Axial coordination engineering of cobalt phthalocyanine enables efficient CO₂ electrolysis to CO

Electrocatalytic CO₂-to-CO conversion is crucial for advancing sustainable processes, and providing essential feedstocks for the chemical industry. Cobalt phthalocyanine (CoPc) is a well-established molecular catalyst for this conversion; however, maintaining high selectivity at industrially relevant current densities remains a significant challenge.

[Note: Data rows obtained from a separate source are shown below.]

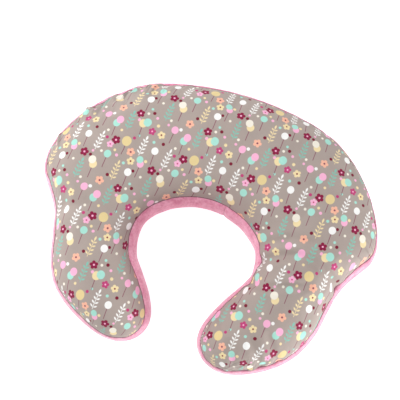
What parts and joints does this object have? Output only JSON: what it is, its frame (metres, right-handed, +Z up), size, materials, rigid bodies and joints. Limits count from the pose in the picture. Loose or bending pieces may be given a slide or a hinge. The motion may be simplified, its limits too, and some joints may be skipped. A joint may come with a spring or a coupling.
{
  "type": "nursing pillow",
  "caption": "C-shaped nursing pillow: stuffed inner pillow in a removable cover with a printed top, plush side band and underside, and a zipper along the back.",
  "frame": {"origin": "on the ground, under the middle of the bounding box", "axes": "+Y towards the closed back of the C, -Y its open mouth, +X along its width, +Z up through its thickness"},
  "size_m": [0.5618, 0.4488, 0.15],
  "materials": {
    "printed_cotton": "plain-woven cotton with a small botanical print",
    "pink_plush": "short-pile plush",
    "pink_velour": "short-pile velour",
    "sewing_thread": "spun polyester thread",
    "zip_tape": "woven tape",
    "zip_coil": "nylon coil",
    "zip_metal": "nickel plated, satin",
    "label_satin": "white woven satin, blank",
    "case_cloth": "plain woven polycotton",
    "divider_cloth": "non-woven sheet",
    "soft_fibre": "loose polyester fibre",
    "firm_fibre": "packed polyester fibre"
  },
  "bodies": {
    "pillow": {"cover_top_panel": "printed_cotton", "cover_bottom_panel": "pink_plush", "cover_band_right": "pink_velour", "cover_band_left": "pink_velour", "zip_strip_upper": "pink_velour", "zip_strip_lower": "pink_velour", "upper_seam_thread": "sewing_thread", "lower_seam_thread": "sewing_thread", "zip_tape_upper": "zip_tape", "zip_tape_lower": "zip_tape", "zip_coil_upper": "zip_coil", "zip_coil_lower": "zip_coil", "zip_top_stops": "zip_metal", "zip_bottom_stop": "zip_metal", "care_label": "label_satin", "case_top": "case_cloth", "case_bottom": "case_cloth", "case_band": "case_cloth", "fill_divider": "divider_cloth", "fill_soft": "soft_fibre", "fill_firm": "firm_fibre"},
    "slider": {"zip_slider": "zip_metal"},
    "pull": {"zip_pull": "zip_metal"}
  },
  "joints": [
    {"name": "zip_slide", "type": "hinge", "parent": "pillow", "child": "slider", "pos_m": [0, -0.2256, 0.072], "axis": [0, 0, 1], "range_deg": [0, 35.3]},
    {"name": "pull_swing", "type": "hinge", "parent": "slider", "child": "pull", "pos_m": [0.13744, 0.20505, 0.072], "axis": [0, 0, -1], "range_deg": [0, 175]}
  ]
}
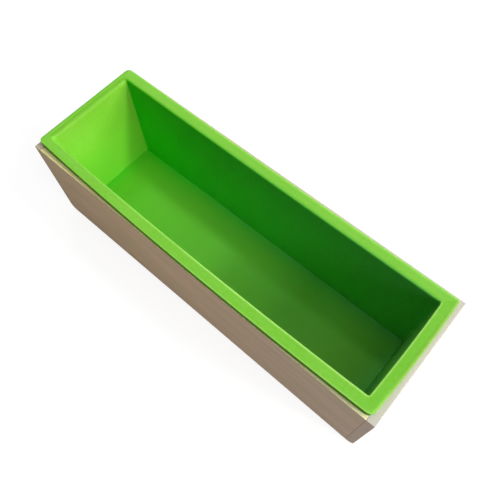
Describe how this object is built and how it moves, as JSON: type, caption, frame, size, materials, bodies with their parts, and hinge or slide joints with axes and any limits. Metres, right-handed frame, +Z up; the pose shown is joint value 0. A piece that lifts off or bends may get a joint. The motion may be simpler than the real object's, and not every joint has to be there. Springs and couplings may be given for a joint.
{
  "type": "soap loaf mould",
  "caption": "Loaf mould for soap making: a soft silicone liner with a flat lip that drops into a nailed, open-topped wooden box.",
  "frame": {"origin": "centre of the wooden box's bottom face, on the surface that it stands on", "axes": "+Z up; X along the length with the right end board at +X; the front side board faces -Y"},
  "size_m": [0.28, 0.09, 0.085],
  "materials": {
    "lime_silicone": "satin, slightly translucent",
    "side_board_wood": "bare, sanded",
    "end_board_wood": "bare, sanded",
    "base_board_wood": "bare, sanded",
    "brad_steel": "dull zinc"
  },
  "bodies": {
    "box": {"front_side_board": "side_board_wood", "rear_side_board": "side_board_wood", "left_end_board": "end_board_wood", "right_end_board": "end_board_wood", "base_board": "base_board_wood", "corner_brads": "brad_steel", "base_brads": "brad_steel"},
    "liner": {"silicone_liner": "lime_silicone"}
  },
  "joints": [
    {"name": "liner_lift", "type": "slide", "parent": "box", "child": "liner", "axis": [0, 0, 1], "range_m": [0, 0.09]}
  ]
}
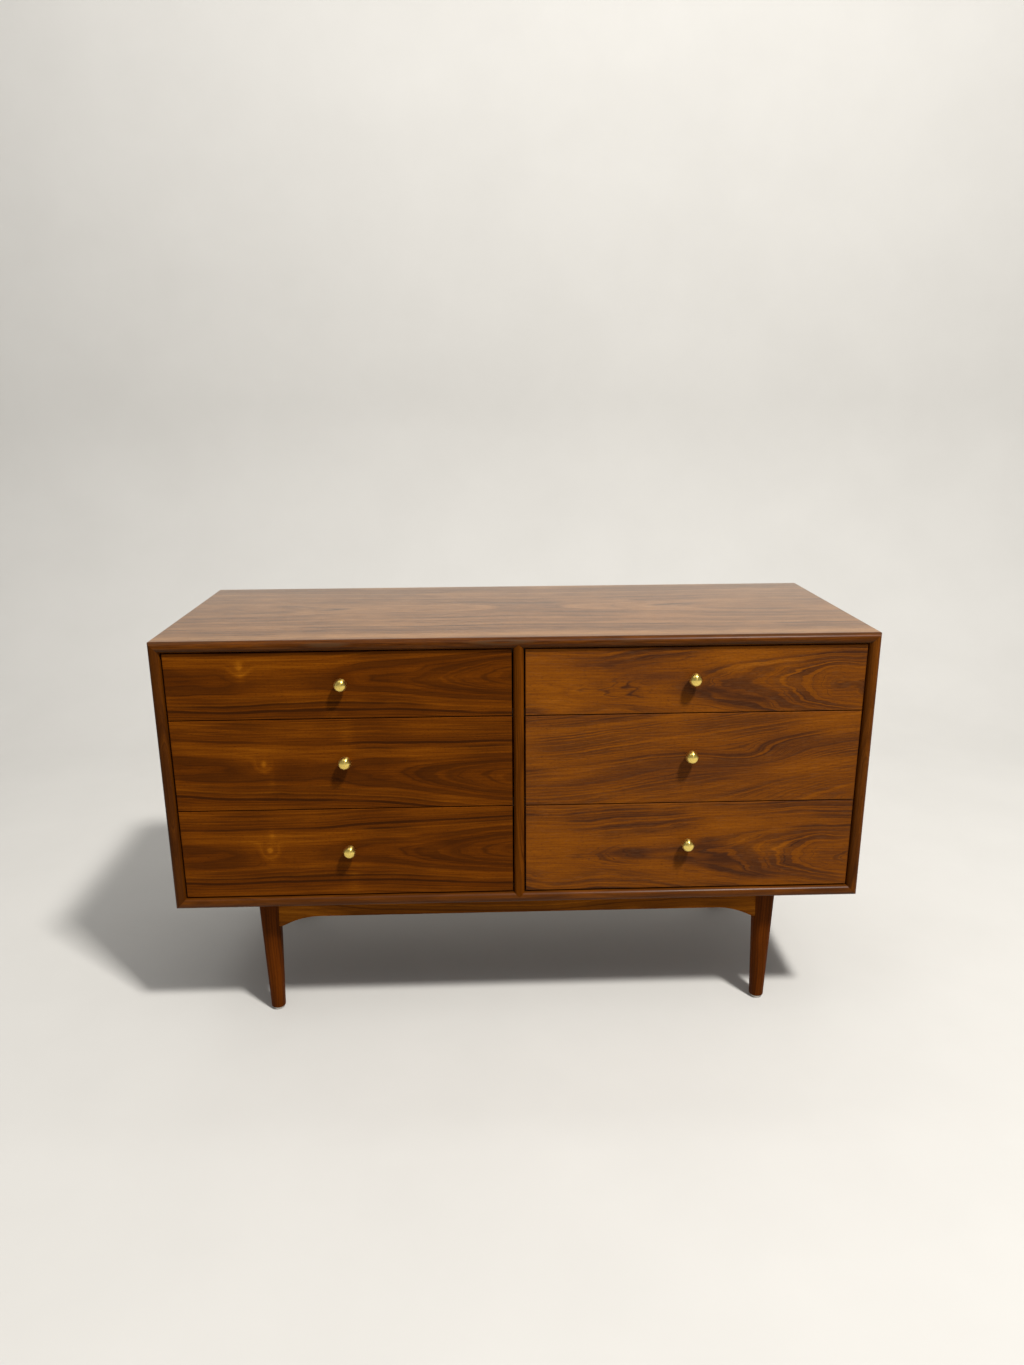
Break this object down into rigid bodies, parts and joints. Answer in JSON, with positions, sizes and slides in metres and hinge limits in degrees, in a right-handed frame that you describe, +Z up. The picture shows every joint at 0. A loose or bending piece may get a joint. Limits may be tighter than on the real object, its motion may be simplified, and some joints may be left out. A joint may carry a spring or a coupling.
{
  "type": "dresser with drawers",
  "caption": "Low walnut dresser: mitred case with round edges, two columns of inset sliding drawers with ball knobs, on four tapered legs with arched aprons",
  "frame": {"origin": "on the floor under the middle of the whole piece's bounding box, closed, knobs included", "axes": "+X to the right as seen from the front, +Y to the back, +Z up; the drawer faces look along -Y"},
  "size_m": [1.32, 0.5308, 0.786],
  "materials": {
    "walnut_case": "satin lacquered walnut veneer with solid rounded edges",
    "walnut_left_fronts": "satin lacquered walnut veneer, warm brown, grain across",
    "walnut_right_fronts": "satin lacquered walnut veneer, redder with dark streaks, grain across",
    "walnut_base": "satin lacquered solid walnut",
    "plain_wood": "bare planed hardwood",
    "plywood": "bare sanded plywood",
    "satin_brass": "turned satin brass",
    "zinc_steel": "zinc plated",
    "white_nylon": "moulded nylon"
  },
  "bodies": {
    "case": {"top_panel": "walnut_case", "bottom_panel": "walnut_case", "left_side_panel": "walnut_case", "right_side_panel": "walnut_case", "centre_divider": "walnut_case", "back_panel": "plywood", "drawer_rails": "plain_wood", "drawer_runners": "plain_wood", "wood_screws": "zinc_steel", "front_left_leg": "walnut_base", "front_right_leg": "walnut_base", "back_left_leg": "walnut_base", "back_right_leg": "walnut_base", "front_apron": "walnut_base", "back_apron": "walnut_base", "left_apron": "walnut_base", "right_apron": "walnut_base", "foot_glides": "white_nylon"},
    "left_bottom_drawer": {"left_bottom_drawer_front": "walnut_left_fronts", "left_bottom_drawer_left_side": "plain_wood", "left_bottom_drawer_right_side": "plain_wood", "left_bottom_drawer_back": "plain_wood", "left_bottom_drawer_bottom": "plywood", "left_bottom_drawer_knob": "satin_brass", "left_bottom_drawer_knob_screw": "zinc_steel"},
    "left_middle_drawer": {"left_middle_drawer_front": "walnut_left_fronts", "left_middle_drawer_left_side": "plain_wood", "left_middle_drawer_right_side": "plain_wood", "left_middle_drawer_back": "plain_wood", "left_middle_drawer_bottom": "plywood", "left_middle_drawer_knob": "satin_brass", "left_middle_drawer_knob_screw": "zinc_steel"},
    "left_top_drawer": {"left_top_drawer_front": "walnut_left_fronts", "left_top_drawer_left_side": "plain_wood", "left_top_drawer_right_side": "plain_wood", "left_top_drawer_back": "plain_wood", "left_top_drawer_bottom": "plywood", "left_top_drawer_knob": "satin_brass", "left_top_drawer_knob_screw": "zinc_steel"},
    "right_bottom_drawer": {"right_bottom_drawer_front": "walnut_right_fronts", "right_bottom_drawer_left_side": "plain_wood", "right_bottom_drawer_right_side": "plain_wood", "right_bottom_drawer_back": "plain_wood", "right_bottom_drawer_bottom": "plywood", "right_bottom_drawer_knob": "satin_brass", "right_bottom_drawer_knob_screw": "zinc_steel"},
    "right_middle_drawer": {"right_middle_drawer_front": "walnut_right_fronts", "right_middle_drawer_left_side": "plain_wood", "right_middle_drawer_right_side": "plain_wood", "right_middle_drawer_back": "plain_wood", "right_middle_drawer_bottom": "plywood", "right_middle_drawer_knob": "satin_brass", "right_middle_drawer_knob_screw": "zinc_steel"},
    "right_top_drawer": {"right_top_drawer_front": "walnut_right_fronts", "right_top_drawer_left_side": "plain_wood", "right_top_drawer_right_side": "plain_wood", "right_top_drawer_back": "plain_wood", "right_top_drawer_bottom": "plywood", "right_top_drawer_knob": "satin_brass", "right_top_drawer_knob_screw": "zinc_steel"}
  },
  "joints": [
    {"name": "left_bottom_drawer_slide", "type": "slide", "parent": "case", "child": "left_bottom_drawer", "axis": [0, -1, 0], "range_m": [0, 0.36]},
    {"name": "left_middle_drawer_slide", "type": "slide", "parent": "case", "child": "left_middle_drawer", "axis": [0, -1, 0], "range_m": [0, 0.36]},
    {"name": "left_top_drawer_slide", "type": "slide", "parent": "case", "child": "left_top_drawer", "axis": [0, -1, 0], "range_m": [0, 0.36]},
    {"name": "right_bottom_drawer_slide", "type": "slide", "parent": "case", "child": "right_bottom_drawer", "axis": [0, -1, 0], "range_m": [0, 0.36]},
    {"name": "right_middle_drawer_slide", "type": "slide", "parent": "case", "child": "right_middle_drawer", "axis": [0, -1, 0], "range_m": [0, 0.36]},
    {"name": "right_top_drawer_slide", "type": "slide", "parent": "case", "child": "right_top_drawer", "axis": [0, -1, 0], "range_m": [0, 0.36]}
  ]
}
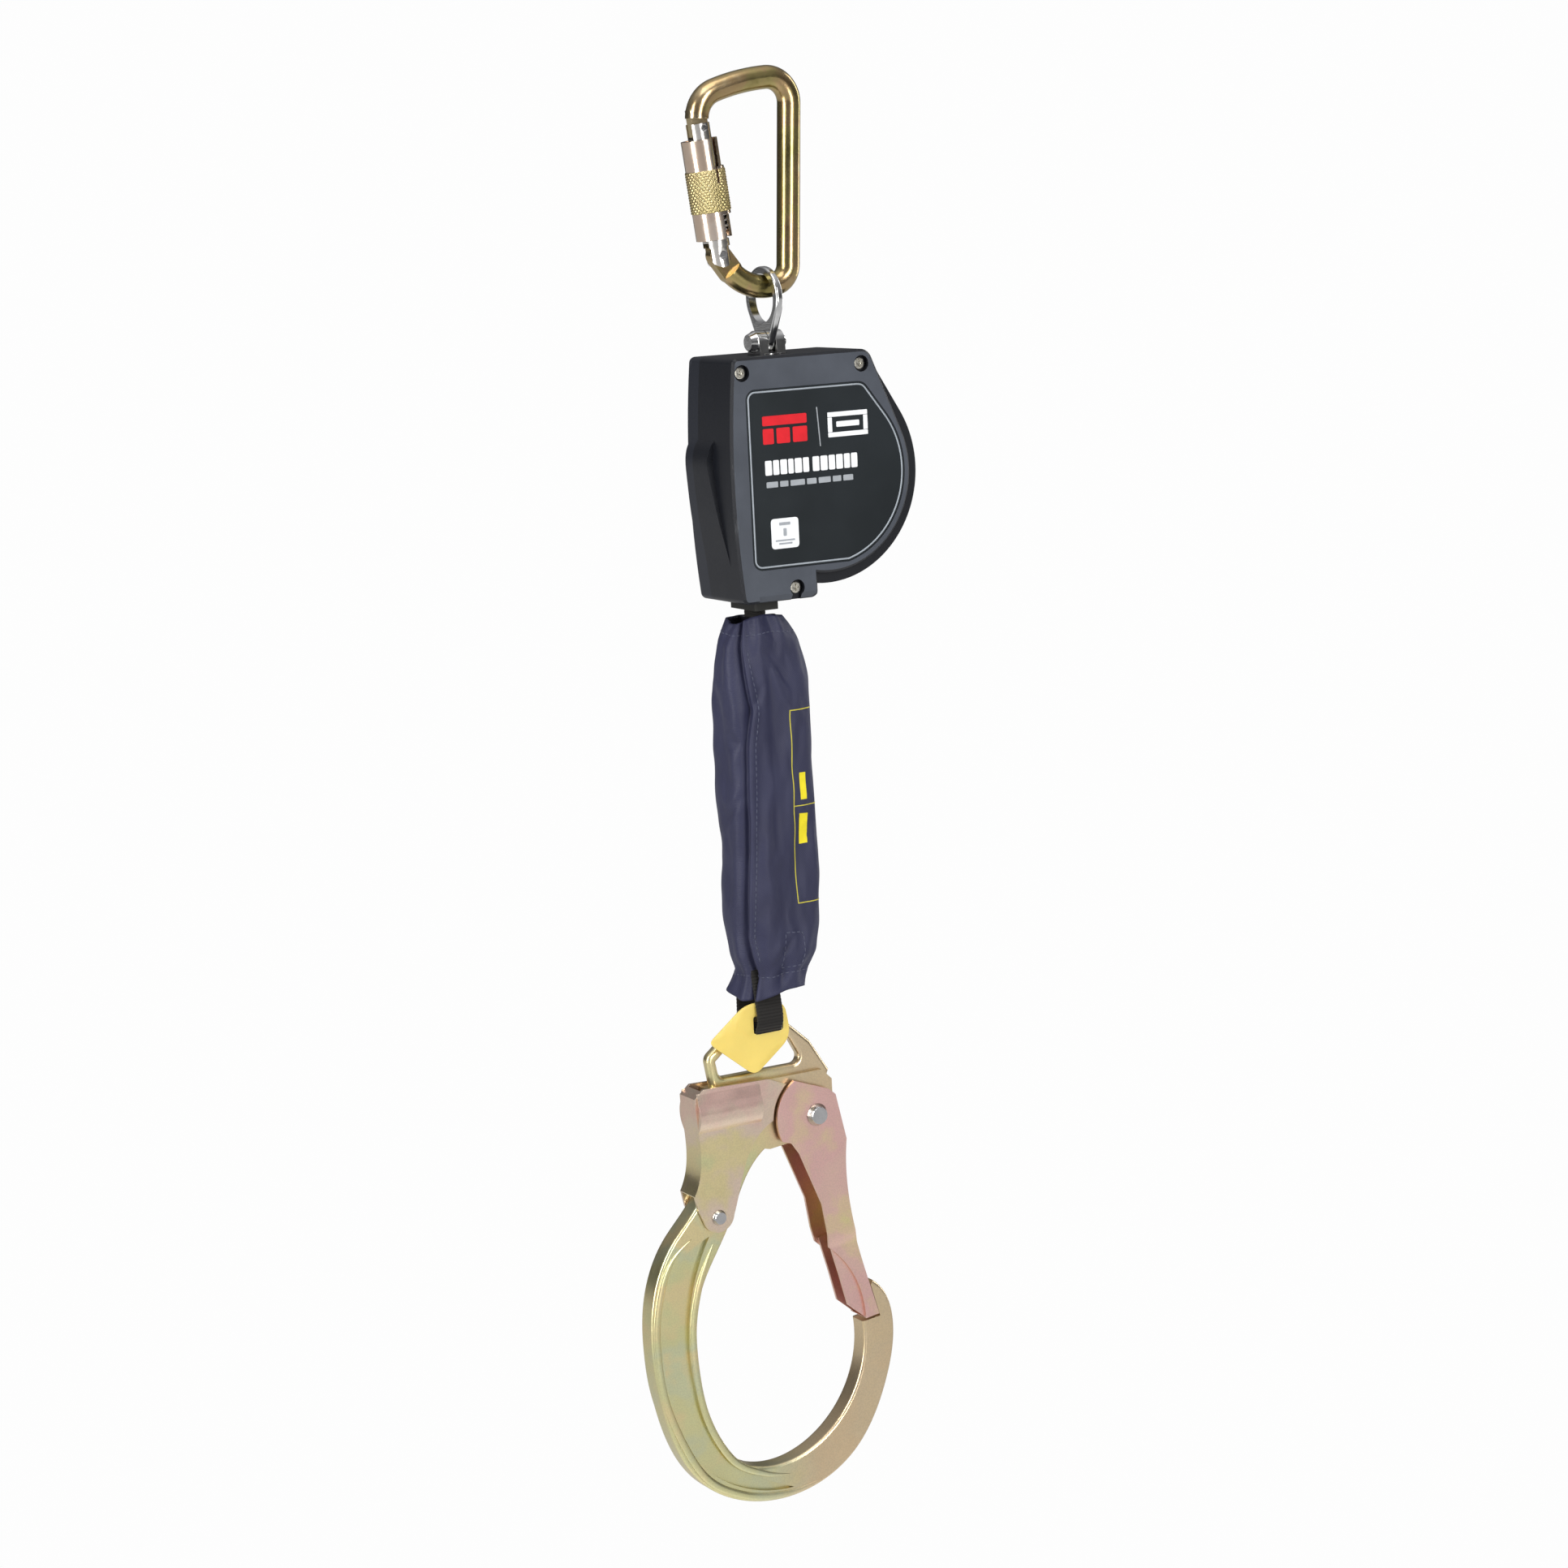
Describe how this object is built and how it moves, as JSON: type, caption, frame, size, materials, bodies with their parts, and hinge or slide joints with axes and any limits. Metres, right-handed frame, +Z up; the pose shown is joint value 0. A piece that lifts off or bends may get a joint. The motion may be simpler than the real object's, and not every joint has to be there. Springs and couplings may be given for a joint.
{
  "type": "self retracting lifeline",
  "caption": "Compact webbing self-retracting lifeline: twist-lock carabiner, swivel eye, D-shaped reel housing, navy energy-absorber pouch and large rebar hook.",
  "frame": {"origin": "on the drum axis, at the housing's flat back face", "axes": "+Z up along the hanging line, +Y out of the housing's back, front of the housing towards -Y"},
  "size_m": [0.1635, 0.0435, 0.692],
  "materials": {
    "carabiner_steel": "olive-gold and copper chromate over zinc",
    "sleeve_steel": "pale chromate over zinc, knurled band",
    "polished_steel": "polished",
    "hook_steel": "pale gold iridescent chromate over zinc",
    "gate_steel": "pink-gold iridescent chromate over zinc",
    "lever_steel": "gold iridescent chromate over zinc",
    "rivet_steel": "bright",
    "spring_steel": "oiled",
    "case_nylon": "satin moulded nylon",
    "plate_film": "printed film",
    "screw_steel": "nickel",
    "guide_plastic": "matt",
    "frame_steel": "zinc plated",
    "drum_aluminium": "cast",
    "bush_bronze": "sintered",
    "black_webbing": "woven",
    "pouch_nylon": "navy woven nylon",
    "tag_yellow": "pale yellow sheet"
  },
  "bodies": {
    "carabiner": {"carabiner_body": "carabiner_steel", "gate_rivet": "carabiner_steel"},
    "carabiner_gate": {"carabiner_gate": "sleeve_steel", "gate_latch_pin": "polished_steel", "gate_plunger": "spring_steel", "gate_spring": "spring_steel"},
    "lock_sleeve": {"lock_sleeve": "sleeve_steel", "sleeve_spring": "spring_steel"},
    "ring": {"eye_ring": "polished_steel"},
    "swivel": {"swivel_fork": "polished_steel", "swivel_rivet": "rivet_steel", "swivel_nut": "frame_steel", "swivel_washer": "frame_steel"},
    "housing": {"rear_cover": "case_nylon", "front_cover": "case_nylon", "name_plate": "plate_film", "cover_screws": "screw_steel", "web_guide": "guide_plastic", "anchor_bracket": "frame_steel", "main_shaft": "frame_steel", "shaft_circlips": "spring_steel", "ratchet_ring": "frame_steel", "motor_spring": "spring_steel"},
    "drum": {"drum": "drum_aluminium", "drum_front_flange": "drum_aluminium", "pawl_pins": "frame_steel", "shaft_bushes": "bush_bronze", "web_roll": "black_webbing"},
    "pawl_a": {"pawl_a": "frame_steel"},
    "pawl_b": {"pawl_b": "frame_steel"},
    "line": {"lifeline_web": "black_webbing"},
    "absorber": {"absorber_pouch": "pouch_nylon", "tear_web_pack": "black_webbing", "lower_web_loop": "black_webbing"},
    "tag": {"wear_tag": "tag_yellow"},
    "hook": {"hook_body": "hook_steel", "hook_gate_rivet": "rivet_steel", "lever_rivet": "rivet_steel", "hook_gate_spring": "spring_steel", "lever_spring": "spring_steel"},
    "hook_gate": {"hook_gate": "gate_steel"},
    "lock_lever": {"lock_lever": "lever_steel"}
  },
  "joints": [
    {"name": "gate_open", "type": "hinge", "parent": "carabiner", "child": "carabiner_gate", "pos_m": [-0.0406, -0.025, 0.1045], "axis": [0, 1, 0], "range_deg": [0, 24]},
    {"name": "sleeve_twist", "type": "hinge", "parent": "carabiner_gate", "child": "lock_sleeve", "pos_m": [-0.0406, -0.025, 0.1045], "axis": [-0.1219, 0, 0.9925], "range_deg": [0, 90]},
    {"name": "ring_swing", "type": "hinge", "parent": "carabiner", "child": "ring", "pos_m": [-0.0165, -0.025, 0.1132], "axis": [0, 1, 0], "range_deg": [-12, 30], "stiffness_Nm_per_rad": 15},
    {"name": "ring_pivot", "type": "hinge", "parent": "ring", "child": "swivel", "pos_m": [-0.017, -0.025, 0.063], "axis": [1, 0, 0], "range_deg": [-45, 45]},
    {"name": "swivel_spin", "type": "hinge", "parent": "swivel", "child": "housing", "pos_m": [-0.017, -0.025, 0.055], "axis": [0, 0, 1], "continuous": true},
    {"name": "line_payout", "type": "slide", "parent": "housing", "child": "line", "axis": [0, 0, -1], "range_m": [0, 1.8026], "stiffness_N_per_m": 3, "springref_m": -7, "deforming": ["lifeline_web"]},
    {"name": "drum_spin", "type": "hinge", "parent": "housing", "child": "drum", "pos_m": [0, -0.025, 0], "axis": [0, 1, 0], "range_deg": [-3421, 0]},
    {"name": "pawl_a_swing", "type": "hinge", "parent": "drum", "child": "pawl_a", "pos_m": [0, -0.025, 0.0255], "axis": [0, 1, 0], "range_deg": [0, 28]},
    {"name": "pawl_b_swing", "type": "hinge", "parent": "drum", "child": "pawl_b", "pos_m": [0, -0.025, -0.0255], "axis": [0, 1, 0], "range_deg": [0, 28]},
    {"name": "pouch_swing", "type": "hinge", "parent": "line", "child": "absorber", "pos_m": [-0.03055, -0.025, -0.064], "axis": [0, 1, 0], "range_deg": [-15, 15], "stiffness_Nm_per_rad": 12},
    {"name": "tag_lift", "type": "hinge", "parent": "absorber", "child": "tag", "pos_m": [-0.04, -0.0344, -0.2606], "axis": [1, 0, 0], "range_deg": [-45, 0]},
    {"name": "hook_swing", "type": "hinge", "parent": "absorber", "child": "hook", "pos_m": [-0.04, -0.025, -0.261], "axis": [1, 0, 0], "range_deg": [-8, 60]},
    {"name": "hook_gate_open", "type": "hinge", "parent": "hook", "child": "hook_gate", "pos_m": [-0.015, -0.025, -0.3105], "axis": [0, 1, 0], "range_deg": [0, 38]},
    {"name": "lever_squeeze", "type": "hinge", "parent": "hook", "child": "lock_lever", "pos_m": [-0.071, -0.025, -0.352], "axis": [0, 1, 0], "range_deg": [0, 5]}
  ],
  "couplings": [
    {"joint": "drum_spin", "follows": "line_payout", "rad_per_m": -33.113},
    {"joint": "pawl_b_swing", "follows": "pawl_a_swing", "ratio": 1}
  ]
}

Herein, we present a Co–N₅ local structure anchored on nitrogen-doped carbon nanotubes through axial nitrogen coordination engineering to CoPc (CoPc/N-CNTs). The catalyst demonstrates near-unity CO selectivity and a high CO turnover frequency, peaking at 19.2 s⁻¹ across a wide range of overpotentials. In flow cell tests, CoPc/N-CNTs achieve a CO Faradaic efficiency exceeding 95% at a current density of −800 mA cm⁻². When integrated into a membrane electrode assembly, it maintained over 90% CO Faradaic efficiency at an industrial-scale current of −5 A for up to 20 h. Mechanistic studies revealed that Co–N₅ active sites accelerate *COOH formation and inhibit deeper *CO reduction to CH₃OH while reducing HER activity by lowering H₂O surface coverage. These findings offer a delicate catalyst design that enables the efficient and sustained conversion of CO₂ to CO.